Why not do exactly what we do in higher education, vouchers (aid even if to a Jesuit college), public (state schools, all excellent fundamentally), and charter schools (private higher education generally, e.g., Harvard) without unionization? We have the best, cheapest, and most meritocratic higher education system this earth has ever seen without even close comparison.
GOP three: education reform, employment reform including a reducation in the minimum wage, immigration law enforcement; and all under the auspices of campaigning against the Democrats who have had primary fiscal power since January 1, 2007 after the 2006 elections.
We deserve better represenation from both parties, right?
By Gary Rosen, at Tue May 25, 02:15:00 AM:
"and some less mentioned reasons, proximity to children you may have sexual relations with the day after graduation legally if not before practically speaking"
What a perverted mind you have. Why am I not surprised.

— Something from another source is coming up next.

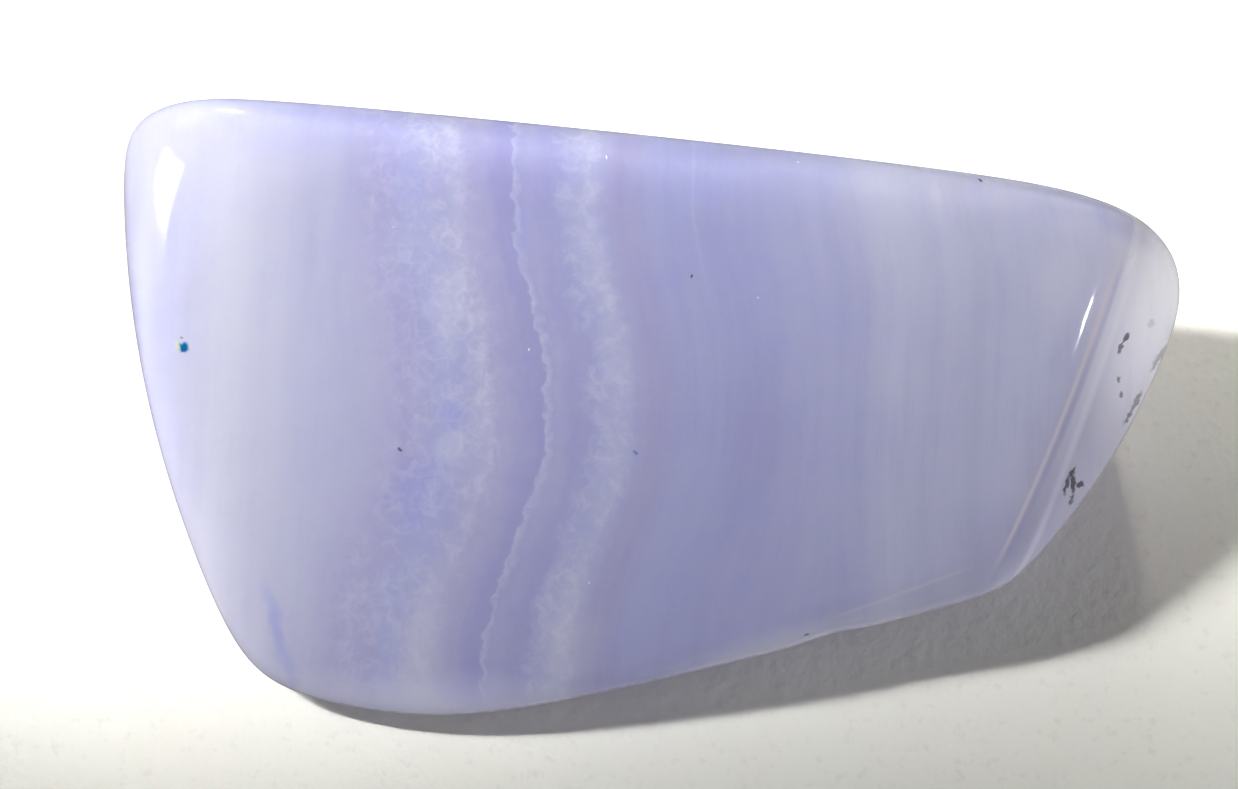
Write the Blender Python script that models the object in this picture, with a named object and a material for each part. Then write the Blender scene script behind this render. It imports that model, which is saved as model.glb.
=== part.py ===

By Noumenon, at Tue May 25, 04:09:00 AM:
In the last 30 years, the teachers’ unions have contributed nearly $57.4 million to federal campaigns, an amount that is about 30 percent higher than any single corporation or other union.
Why are they comparing a bushel of apples to each orange in the barrel? Surely the relevant comparison for all teachers' unions would be groups of unions or corporations, like all autoworkers' unions or all oil companies.
I had the enormous advantage of having two parents with Ivy League degrees who emphasized school work above all else
That's weird, I would have thought Ivy League parents would emphasize stuff like making political connections and finding opportunities. School work is for grinds.